# [STATED TASK]
Begin with the line that contains "# ---- seam adhesive: one" and end with the line that contains "Vector(map(max, high, point))", transcribing exactly each line in that stretch and no other.

-=-=-

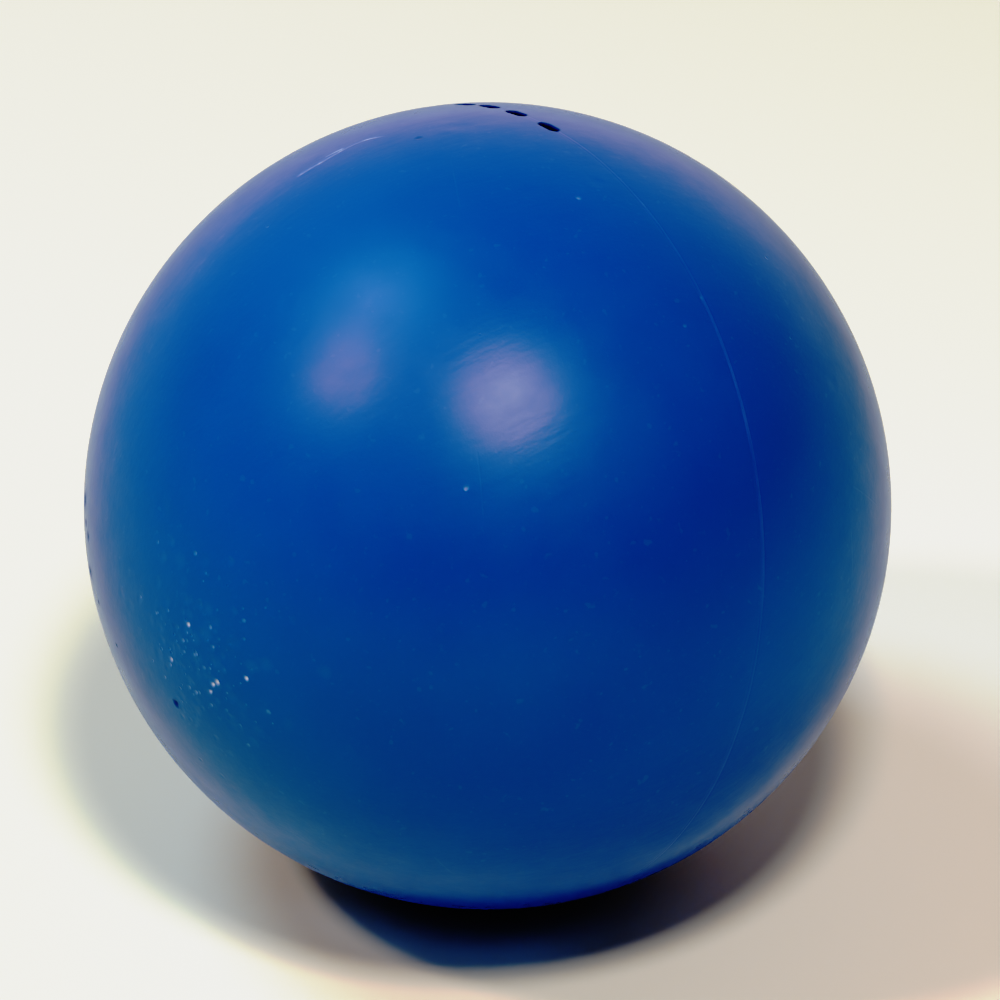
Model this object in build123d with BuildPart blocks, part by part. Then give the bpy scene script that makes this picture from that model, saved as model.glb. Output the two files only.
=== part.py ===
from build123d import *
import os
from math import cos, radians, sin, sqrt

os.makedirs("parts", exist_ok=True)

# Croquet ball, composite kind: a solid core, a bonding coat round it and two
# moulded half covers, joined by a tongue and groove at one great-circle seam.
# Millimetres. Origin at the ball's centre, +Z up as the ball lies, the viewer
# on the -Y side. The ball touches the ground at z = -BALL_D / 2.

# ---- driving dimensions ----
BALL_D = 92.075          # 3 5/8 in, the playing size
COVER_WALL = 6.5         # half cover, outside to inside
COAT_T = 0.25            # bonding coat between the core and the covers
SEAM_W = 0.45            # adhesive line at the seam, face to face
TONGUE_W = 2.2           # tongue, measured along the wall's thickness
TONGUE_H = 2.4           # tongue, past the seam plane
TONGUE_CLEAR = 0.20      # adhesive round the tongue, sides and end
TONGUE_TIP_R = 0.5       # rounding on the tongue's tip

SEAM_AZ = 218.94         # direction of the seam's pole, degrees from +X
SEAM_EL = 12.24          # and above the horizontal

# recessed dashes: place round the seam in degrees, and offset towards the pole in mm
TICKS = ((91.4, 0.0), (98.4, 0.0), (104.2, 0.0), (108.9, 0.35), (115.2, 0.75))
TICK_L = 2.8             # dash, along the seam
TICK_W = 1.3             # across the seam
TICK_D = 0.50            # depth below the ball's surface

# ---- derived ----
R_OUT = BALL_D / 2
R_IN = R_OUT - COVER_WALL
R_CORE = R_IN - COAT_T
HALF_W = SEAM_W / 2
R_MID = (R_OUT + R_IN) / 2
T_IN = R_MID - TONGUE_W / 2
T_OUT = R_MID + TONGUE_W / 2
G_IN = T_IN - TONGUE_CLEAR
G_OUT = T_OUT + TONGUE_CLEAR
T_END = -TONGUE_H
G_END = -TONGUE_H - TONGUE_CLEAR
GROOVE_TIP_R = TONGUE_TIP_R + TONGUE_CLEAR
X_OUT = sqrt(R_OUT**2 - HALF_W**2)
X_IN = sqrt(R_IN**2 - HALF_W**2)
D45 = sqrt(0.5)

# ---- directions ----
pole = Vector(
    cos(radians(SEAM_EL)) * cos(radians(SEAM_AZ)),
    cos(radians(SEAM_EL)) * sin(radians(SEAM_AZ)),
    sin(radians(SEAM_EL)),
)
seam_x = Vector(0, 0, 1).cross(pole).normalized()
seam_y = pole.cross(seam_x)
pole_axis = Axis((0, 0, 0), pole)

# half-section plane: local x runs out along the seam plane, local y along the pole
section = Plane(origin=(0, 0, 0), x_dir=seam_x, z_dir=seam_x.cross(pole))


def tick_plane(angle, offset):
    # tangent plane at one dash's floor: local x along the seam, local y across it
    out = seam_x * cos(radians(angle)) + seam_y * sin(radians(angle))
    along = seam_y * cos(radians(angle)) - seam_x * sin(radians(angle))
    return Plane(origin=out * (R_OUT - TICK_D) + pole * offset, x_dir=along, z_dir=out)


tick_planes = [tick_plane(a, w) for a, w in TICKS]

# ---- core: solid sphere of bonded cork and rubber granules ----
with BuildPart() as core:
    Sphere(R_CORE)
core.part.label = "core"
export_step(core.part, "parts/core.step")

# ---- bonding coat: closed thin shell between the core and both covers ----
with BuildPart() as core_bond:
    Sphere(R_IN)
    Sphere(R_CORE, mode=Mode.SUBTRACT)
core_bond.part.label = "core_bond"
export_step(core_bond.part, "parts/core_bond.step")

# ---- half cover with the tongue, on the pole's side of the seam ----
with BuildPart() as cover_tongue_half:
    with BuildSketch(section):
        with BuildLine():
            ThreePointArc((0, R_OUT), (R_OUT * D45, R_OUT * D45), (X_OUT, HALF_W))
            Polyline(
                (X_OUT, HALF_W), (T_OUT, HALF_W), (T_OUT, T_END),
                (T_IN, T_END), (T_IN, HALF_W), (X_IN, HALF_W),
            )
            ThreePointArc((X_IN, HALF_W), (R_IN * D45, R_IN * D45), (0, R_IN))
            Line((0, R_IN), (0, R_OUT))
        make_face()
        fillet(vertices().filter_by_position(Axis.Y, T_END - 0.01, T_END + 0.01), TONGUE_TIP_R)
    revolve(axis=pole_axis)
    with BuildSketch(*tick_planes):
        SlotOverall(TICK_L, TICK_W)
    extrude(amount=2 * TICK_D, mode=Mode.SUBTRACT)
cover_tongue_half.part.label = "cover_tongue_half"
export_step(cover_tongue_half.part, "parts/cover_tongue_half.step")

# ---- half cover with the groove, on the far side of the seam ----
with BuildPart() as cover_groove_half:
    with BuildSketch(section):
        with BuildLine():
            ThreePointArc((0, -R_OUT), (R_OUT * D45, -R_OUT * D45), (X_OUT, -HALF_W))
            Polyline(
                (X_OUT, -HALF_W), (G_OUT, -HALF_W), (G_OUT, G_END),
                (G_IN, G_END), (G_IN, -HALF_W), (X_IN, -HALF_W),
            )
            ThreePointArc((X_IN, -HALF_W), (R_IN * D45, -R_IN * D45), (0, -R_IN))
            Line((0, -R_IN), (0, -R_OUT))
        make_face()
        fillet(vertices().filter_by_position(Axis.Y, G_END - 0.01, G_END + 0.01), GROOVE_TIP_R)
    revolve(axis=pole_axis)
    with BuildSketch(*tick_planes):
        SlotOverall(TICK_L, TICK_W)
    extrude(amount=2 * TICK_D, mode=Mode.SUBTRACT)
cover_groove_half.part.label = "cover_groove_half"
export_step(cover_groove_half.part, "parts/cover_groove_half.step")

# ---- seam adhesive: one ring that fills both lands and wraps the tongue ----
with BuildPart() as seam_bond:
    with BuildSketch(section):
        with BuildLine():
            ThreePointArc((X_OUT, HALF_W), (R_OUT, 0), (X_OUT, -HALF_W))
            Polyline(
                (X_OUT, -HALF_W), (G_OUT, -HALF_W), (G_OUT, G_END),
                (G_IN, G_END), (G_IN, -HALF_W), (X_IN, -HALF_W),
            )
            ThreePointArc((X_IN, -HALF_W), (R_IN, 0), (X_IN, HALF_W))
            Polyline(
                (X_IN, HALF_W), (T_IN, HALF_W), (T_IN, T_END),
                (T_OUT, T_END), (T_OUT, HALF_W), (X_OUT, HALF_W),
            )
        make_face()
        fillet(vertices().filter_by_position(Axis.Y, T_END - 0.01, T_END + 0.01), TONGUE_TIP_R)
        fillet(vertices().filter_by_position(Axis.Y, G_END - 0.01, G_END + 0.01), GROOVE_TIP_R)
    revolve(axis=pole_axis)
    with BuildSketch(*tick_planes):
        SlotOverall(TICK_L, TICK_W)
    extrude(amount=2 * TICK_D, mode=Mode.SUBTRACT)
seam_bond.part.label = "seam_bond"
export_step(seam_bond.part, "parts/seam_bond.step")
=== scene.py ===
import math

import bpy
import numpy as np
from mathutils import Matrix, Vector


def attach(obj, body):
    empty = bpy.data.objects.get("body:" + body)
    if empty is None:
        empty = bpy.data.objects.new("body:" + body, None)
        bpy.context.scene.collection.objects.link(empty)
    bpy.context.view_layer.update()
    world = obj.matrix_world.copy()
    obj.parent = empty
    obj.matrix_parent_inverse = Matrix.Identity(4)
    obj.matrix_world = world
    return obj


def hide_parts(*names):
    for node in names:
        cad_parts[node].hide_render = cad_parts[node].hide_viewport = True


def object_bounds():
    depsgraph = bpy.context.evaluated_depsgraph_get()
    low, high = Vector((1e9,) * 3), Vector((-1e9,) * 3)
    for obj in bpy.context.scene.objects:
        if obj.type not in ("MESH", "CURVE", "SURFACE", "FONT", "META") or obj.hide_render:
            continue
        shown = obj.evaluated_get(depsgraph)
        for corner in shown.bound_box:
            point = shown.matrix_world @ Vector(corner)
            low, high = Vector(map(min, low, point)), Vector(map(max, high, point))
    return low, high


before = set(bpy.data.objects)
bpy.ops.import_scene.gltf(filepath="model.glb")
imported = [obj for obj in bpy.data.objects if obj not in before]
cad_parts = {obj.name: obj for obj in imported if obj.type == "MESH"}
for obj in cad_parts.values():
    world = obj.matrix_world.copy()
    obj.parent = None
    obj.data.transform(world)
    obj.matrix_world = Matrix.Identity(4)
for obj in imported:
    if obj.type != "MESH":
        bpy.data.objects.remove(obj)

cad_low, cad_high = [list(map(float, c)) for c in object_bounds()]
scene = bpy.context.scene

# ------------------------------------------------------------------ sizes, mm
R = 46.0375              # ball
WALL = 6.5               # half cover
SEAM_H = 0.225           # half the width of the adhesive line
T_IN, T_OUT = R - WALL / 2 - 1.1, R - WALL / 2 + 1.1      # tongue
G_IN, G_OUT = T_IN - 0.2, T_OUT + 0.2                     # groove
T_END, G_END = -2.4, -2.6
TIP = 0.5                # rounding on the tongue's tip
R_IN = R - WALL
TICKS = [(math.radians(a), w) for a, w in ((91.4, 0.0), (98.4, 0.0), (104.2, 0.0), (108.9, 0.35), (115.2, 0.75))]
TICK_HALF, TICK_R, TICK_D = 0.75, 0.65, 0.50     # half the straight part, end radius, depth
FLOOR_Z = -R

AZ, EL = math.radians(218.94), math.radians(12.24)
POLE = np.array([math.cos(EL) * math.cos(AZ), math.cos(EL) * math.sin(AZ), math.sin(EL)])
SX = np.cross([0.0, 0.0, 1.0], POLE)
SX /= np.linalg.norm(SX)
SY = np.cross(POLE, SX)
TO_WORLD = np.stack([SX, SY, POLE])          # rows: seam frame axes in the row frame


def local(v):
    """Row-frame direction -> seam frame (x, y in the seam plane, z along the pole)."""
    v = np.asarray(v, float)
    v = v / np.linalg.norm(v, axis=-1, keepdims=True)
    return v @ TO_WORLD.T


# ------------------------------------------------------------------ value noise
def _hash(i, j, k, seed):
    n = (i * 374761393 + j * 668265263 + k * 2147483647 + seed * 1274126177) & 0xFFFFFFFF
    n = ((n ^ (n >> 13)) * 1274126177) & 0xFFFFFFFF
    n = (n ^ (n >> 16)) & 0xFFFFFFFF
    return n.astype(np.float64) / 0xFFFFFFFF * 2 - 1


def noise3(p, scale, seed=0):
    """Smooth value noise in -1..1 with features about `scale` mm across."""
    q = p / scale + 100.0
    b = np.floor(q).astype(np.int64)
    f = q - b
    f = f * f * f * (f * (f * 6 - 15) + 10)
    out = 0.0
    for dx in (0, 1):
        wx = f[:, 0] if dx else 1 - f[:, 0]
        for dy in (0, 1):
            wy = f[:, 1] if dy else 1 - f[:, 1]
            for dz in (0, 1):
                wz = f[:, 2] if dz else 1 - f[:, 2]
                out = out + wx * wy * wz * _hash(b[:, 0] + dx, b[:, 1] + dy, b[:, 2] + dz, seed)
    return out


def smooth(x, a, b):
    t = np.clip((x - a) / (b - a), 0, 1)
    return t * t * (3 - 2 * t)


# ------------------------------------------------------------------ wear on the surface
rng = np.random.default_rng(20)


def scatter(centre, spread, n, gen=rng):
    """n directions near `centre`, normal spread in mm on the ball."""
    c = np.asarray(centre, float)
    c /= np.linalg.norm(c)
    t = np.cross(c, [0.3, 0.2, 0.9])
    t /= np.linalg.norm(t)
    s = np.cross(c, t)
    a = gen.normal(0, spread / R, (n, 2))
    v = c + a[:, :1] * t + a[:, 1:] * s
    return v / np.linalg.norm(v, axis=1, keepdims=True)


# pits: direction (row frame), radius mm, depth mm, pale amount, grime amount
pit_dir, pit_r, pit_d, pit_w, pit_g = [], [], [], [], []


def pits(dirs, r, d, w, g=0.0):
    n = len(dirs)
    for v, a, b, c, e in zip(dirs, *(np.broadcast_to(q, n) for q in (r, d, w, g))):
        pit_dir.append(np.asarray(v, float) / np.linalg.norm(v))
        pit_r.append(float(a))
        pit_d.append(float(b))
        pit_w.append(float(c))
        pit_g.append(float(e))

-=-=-

# [WRITTEN ANSWER]
# ---- seam adhesive: one ring that fills both lands and wraps the tongue ----
with BuildPart() as seam_bond:
    with BuildSketch(section):
        with BuildLine():
            ThreePointArc((X_OUT, HALF_W), (R_OUT, 0), (X_OUT, -HALF_W))
            Polyline(
                (X_OUT, -HALF_W), (G_OUT, -HALF_W), (G_OUT, G_END),
                (G_IN, G_END), (G_IN, -HALF_W), (X_IN, -HALF_W),
            )
            ThreePointArc((X_IN, -HALF_W), (R_IN, 0), (X_IN, HALF_W))
            Polyline(
                (X_IN, HALF_W), (T_IN, HALF_W), (T_IN, T_END),
                (T_OUT, T_END), (T_OUT, HALF_W), (X_OUT, HALF_W),
            )
        make_face()
        fillet(vertices().filter_by_position(Axis.Y, T_END - 0.01, T_END + 0.01), TONGUE_TIP_R)
        fillet(vertices().filter_by_position(Axis.Y, G_END - 0.01, G_END + 0.01), GROOVE_TIP_R)
    revolve(axis=pole_axis)
    with BuildSketch(*tick_planes):
        SlotOverall(TICK_L, TICK_W)
    extrude(amount=2 * TICK_D, mode=Mode.SUBTRACT)
seam_bond.part.label = "seam_bond"
export_step(seam_bond.part, "parts/seam_bond.step")
=== scene.py ===
import math

import bpy
import numpy as np
from mathutils import Matrix, Vector


def attach(obj, body):
    empty = bpy.data.objects.get("body:" + body)
    if empty is None:
        empty = bpy.data.objects.new("body:" + body, None)
        bpy.context.scene.collection.objects.link(empty)
    bpy.context.view_layer.update()
    world = obj.matrix_world.copy()
    obj.parent = empty
    obj.matrix_parent_inverse = Matrix.Identity(4)
    obj.matrix_world = world
    return obj


def hide_parts(*names):
    for node in names:
        cad_parts[node].hide_render = cad_parts[node].hide_viewport = True


def object_bounds():
    depsgraph = bpy.context.evaluated_depsgraph_get()
    low, high = Vector((1e9,) * 3), Vector((-1e9,) * 3)
    for obj in bpy.context.scene.objects:
        if obj.type not in ("MESH", "CURVE", "SURFACE", "FONT", "META") or obj.hide_render:
            continue
        shown = obj.evaluated_get(depsgraph)
        for corner in shown.bound_box:
            point = shown.matrix_world @ Vector(corner)
            low, high = Vector(map(min, low, point)), Vector(map(max, high, point))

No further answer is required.